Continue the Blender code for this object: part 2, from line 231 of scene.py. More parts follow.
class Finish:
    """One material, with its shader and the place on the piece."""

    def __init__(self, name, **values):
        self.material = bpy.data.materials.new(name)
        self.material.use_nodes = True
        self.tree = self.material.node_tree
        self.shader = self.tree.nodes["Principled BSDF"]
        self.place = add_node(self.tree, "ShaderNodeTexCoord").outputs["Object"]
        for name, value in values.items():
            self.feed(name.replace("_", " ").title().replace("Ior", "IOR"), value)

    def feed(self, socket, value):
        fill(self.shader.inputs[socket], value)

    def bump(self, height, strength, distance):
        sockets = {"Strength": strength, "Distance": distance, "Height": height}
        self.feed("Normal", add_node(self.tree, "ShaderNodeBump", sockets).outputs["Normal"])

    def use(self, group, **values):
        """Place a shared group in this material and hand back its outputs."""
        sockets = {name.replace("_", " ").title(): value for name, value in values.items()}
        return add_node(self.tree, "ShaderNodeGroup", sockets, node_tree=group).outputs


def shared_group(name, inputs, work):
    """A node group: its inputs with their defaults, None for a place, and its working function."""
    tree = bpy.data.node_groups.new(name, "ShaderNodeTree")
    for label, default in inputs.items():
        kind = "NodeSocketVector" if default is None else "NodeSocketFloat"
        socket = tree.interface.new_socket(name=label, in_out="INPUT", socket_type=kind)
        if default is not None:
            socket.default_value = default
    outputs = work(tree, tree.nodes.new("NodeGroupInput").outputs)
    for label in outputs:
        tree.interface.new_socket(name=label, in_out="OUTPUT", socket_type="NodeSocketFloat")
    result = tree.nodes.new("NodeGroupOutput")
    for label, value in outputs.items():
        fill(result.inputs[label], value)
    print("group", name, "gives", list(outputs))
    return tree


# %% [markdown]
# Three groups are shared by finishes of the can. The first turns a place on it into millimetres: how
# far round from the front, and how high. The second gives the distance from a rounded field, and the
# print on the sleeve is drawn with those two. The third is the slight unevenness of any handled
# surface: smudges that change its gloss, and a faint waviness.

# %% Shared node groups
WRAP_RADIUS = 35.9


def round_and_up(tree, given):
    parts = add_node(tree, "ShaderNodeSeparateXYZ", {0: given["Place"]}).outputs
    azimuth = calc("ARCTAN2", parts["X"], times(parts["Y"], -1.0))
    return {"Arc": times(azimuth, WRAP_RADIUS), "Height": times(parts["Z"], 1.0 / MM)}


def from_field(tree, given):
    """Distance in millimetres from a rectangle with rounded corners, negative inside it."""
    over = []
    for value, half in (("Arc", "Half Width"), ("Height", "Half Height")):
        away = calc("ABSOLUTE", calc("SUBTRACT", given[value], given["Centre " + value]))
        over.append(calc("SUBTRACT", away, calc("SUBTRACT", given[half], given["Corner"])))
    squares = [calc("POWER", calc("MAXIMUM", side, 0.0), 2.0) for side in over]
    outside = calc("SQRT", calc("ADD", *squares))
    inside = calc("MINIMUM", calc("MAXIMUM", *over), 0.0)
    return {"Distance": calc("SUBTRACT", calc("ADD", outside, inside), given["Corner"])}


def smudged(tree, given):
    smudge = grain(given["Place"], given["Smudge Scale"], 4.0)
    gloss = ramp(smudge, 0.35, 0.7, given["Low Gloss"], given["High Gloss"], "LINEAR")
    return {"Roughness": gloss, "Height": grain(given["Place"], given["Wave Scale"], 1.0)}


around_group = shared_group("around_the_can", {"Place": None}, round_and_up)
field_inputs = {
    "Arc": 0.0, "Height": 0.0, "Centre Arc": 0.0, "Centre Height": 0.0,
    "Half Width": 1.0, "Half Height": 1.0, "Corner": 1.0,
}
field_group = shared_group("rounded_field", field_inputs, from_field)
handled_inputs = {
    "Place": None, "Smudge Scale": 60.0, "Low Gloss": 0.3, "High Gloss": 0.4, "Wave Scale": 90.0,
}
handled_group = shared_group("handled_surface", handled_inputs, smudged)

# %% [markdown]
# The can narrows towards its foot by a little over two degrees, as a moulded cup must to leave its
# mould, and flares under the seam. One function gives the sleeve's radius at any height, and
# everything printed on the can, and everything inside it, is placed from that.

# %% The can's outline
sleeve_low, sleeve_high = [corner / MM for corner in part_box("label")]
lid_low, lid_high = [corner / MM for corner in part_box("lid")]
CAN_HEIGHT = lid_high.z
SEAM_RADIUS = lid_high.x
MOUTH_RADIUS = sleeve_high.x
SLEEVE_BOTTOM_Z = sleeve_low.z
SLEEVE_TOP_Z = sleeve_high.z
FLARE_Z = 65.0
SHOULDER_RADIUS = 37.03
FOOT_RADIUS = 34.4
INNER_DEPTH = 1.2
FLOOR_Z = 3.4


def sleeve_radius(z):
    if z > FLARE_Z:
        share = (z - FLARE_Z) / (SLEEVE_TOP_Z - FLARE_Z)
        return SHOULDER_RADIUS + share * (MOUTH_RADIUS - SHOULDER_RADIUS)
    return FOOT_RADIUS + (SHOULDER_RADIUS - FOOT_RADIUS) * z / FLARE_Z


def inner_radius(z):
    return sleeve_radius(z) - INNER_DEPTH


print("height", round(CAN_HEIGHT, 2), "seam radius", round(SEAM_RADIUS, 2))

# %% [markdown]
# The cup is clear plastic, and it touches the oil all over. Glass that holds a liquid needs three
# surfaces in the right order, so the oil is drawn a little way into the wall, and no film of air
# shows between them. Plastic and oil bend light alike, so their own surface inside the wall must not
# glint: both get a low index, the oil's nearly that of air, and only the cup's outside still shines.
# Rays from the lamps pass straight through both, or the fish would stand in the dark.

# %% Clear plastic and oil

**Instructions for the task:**
Take the listing above and write it out again exactly.

**Exercise response:**
Continue the Blender code for this object: part 2, from line 231 of scene.py. More parts follow.
class Finish:
    """One material, with its shader and the place on the piece."""

    def __init__(self, name, **values):
        self.material = bpy.data.materials.new(name)
        self.material.use_nodes = True
        self.tree = self.material.node_tree
        self.shader = self.tree.nodes["Principled BSDF"]
        self.place = add_node(self.tree, "ShaderNodeTexCoord").outputs["Object"]
        for name, value in values.items():
            self.feed(name.replace("_", " ").title().replace("Ior", "IOR"), value)

    def feed(self, socket, value):
        fill(self.shader.inputs[socket], value)

    def bump(self, height, strength, distance):
        sockets = {"Strength": strength, "Distance": distance, "Height": height}
        self.feed("Normal", add_node(self.tree, "ShaderNodeBump", sockets).outputs["Normal"])

    def use(self, group, **values):
        """Place a shared group in this material and hand back its outputs."""
        sockets = {name.replace("_", " ").title(): value for name, value in values.items()}
        return add_node(self.tree, "ShaderNodeGroup", sockets, node_tree=group).outputs


def shared_group(name, inputs, work):
    """A node group: its inputs with their defaults, None for a place, and its working function."""
    tree = bpy.data.node_groups.new(name, "ShaderNodeTree")
    for label, default in inputs.items():
        kind = "NodeSocketVector" if default is None else "NodeSocketFloat"
        socket = tree.interface.new_socket(name=label, in_out="INPUT", socket_type=kind)
        if default is not None:
            socket.default_value = default
    outputs = work(tree, tree.nodes.new("NodeGroupInput").outputs)
    for label in outputs:
        tree.interface.new_socket(name=label, in_out="OUTPUT", socket_type="NodeSocketFloat")
    result = tree.nodes.new("NodeGroupOutput")
    for label, value in outputs.items():
        fill(result.inputs[label], value)
    print("group", name, "gives", list(outputs))
    return tree


# %% [markdown]
# Three groups are shared by finishes of the can. The first turns a place on it into millimetres: how
# far round from the front, and how high. The second gives the distance from a rounded field, and the
# print on the sleeve is drawn with those two. The third is the slight unevenness of any handled
# surface: smudges that change its gloss, and a faint waviness.

# %% Shared node groups
WRAP_RADIUS = 35.9


def round_and_up(tree, given):
    parts = add_node(tree, "ShaderNodeSeparateXYZ", {0: given["Place"]}).outputs
    azimuth = calc("ARCTAN2", parts["X"], times(parts["Y"], -1.0))
    return {"Arc": times(azimuth, WRAP_RADIUS), "Height": times(parts["Z"], 1.0 / MM)}


def from_field(tree, given):
    """Distance in millimetres from a rectangle with rounded corners, negative inside it."""
    over = []
    for value, half in (("Arc", "Half Width"), ("Height", "Half Height")):
        away = calc("ABSOLUTE", calc("SUBTRACT", given[value], given["Centre " + value]))
        over.append(calc("SUBTRACT", away, calc("SUBTRACT", given[half], given["Corner"])))
    squares = [calc("POWER", calc("MAXIMUM", side, 0.0), 2.0) for side in over]
    outside = calc("SQRT", calc("ADD", *squares))
    inside = calc("MINIMUM", calc("MAXIMUM", *over), 0.0)
    return {"Distance": calc("SUBTRACT", calc("ADD", outside, inside), given["Corner"])}


def smudged(tree, given):
    smudge = grain(given["Place"], given["Smudge Scale"], 4.0)
    gloss = ramp(smudge, 0.35, 0.7, given["Low Gloss"], given["High Gloss"], "LINEAR")
    return {"Roughness": gloss, "Height": grain(given["Place"], given["Wave Scale"], 1.0)}


around_group = shared_group("around_the_can", {"Place": None}, round_and_up)
field_inputs = {
    "Arc": 0.0, "Height": 0.0, "Centre Arc": 0.0, "Centre Height": 0.0,
    "Half Width": 1.0, "Half Height": 1.0, "Corner": 1.0,
}
field_group = shared_group("rounded_field", field_inputs, from_field)
handled_inputs = {
    "Place": None, "Smudge Scale": 60.0, "Low Gloss": 0.3, "High Gloss": 0.4, "Wave Scale": 90.0,
}
handled_group = shared_group("handled_surface", handled_inputs, smudged)

# %% [markdown]
# The can narrows towards its foot by a little over two degrees, as a moulded cup must to leave its
# mould, and flares under the seam. One function gives the sleeve's radius at any height, and
# everything printed on the can, and everything inside it, is placed from that.

# %% The can's outline
sleeve_low, sleeve_high = [corner / MM for corner in part_box("label")]
lid_low, lid_high = [corner / MM for corner in part_box("lid")]
CAN_HEIGHT = lid_high.z
SEAM_RADIUS = lid_high.x
MOUTH_RADIUS = sleeve_high.x
SLEEVE_BOTTOM_Z = sleeve_low.z
SLEEVE_TOP_Z = sleeve_high.z
FLARE_Z = 65.0
SHOULDER_RADIUS = 37.03
FOOT_RADIUS = 34.4
INNER_DEPTH = 1.2
FLOOR_Z = 3.4


def sleeve_radius(z):
    if z > FLARE_Z:
        share = (z - FLARE_Z) / (SLEEVE_TOP_Z - FLARE_Z)
        return SHOULDER_RADIUS + share * (MOUTH_RADIUS - SHOULDER_RADIUS)
    return FOOT_RADIUS + (SHOULDER_RADIUS - FOOT_RADIUS) * z / FLARE_Z


def inner_radius(z):
    return sleeve_radius(z) - INNER_DEPTH


print("height", round(CAN_HEIGHT, 2), "seam radius", round(SEAM_RADIUS, 2))

# %% [markdown]
# The cup is clear plastic, and it touches the oil all over. Glass that holds a liquid needs three
# surfaces in the right order, so the oil is drawn a little way into the wall, and no film of air
# shows between them. Plastic and oil bend light alike, so their own surface inside the wall must not
# glint: both get a low index, the oil's nearly that of air, and only the cup's outside still shines.
# Rays from the lamps pass straight through both, or the fish would stand in the dark.

# %% Clear plastic and oil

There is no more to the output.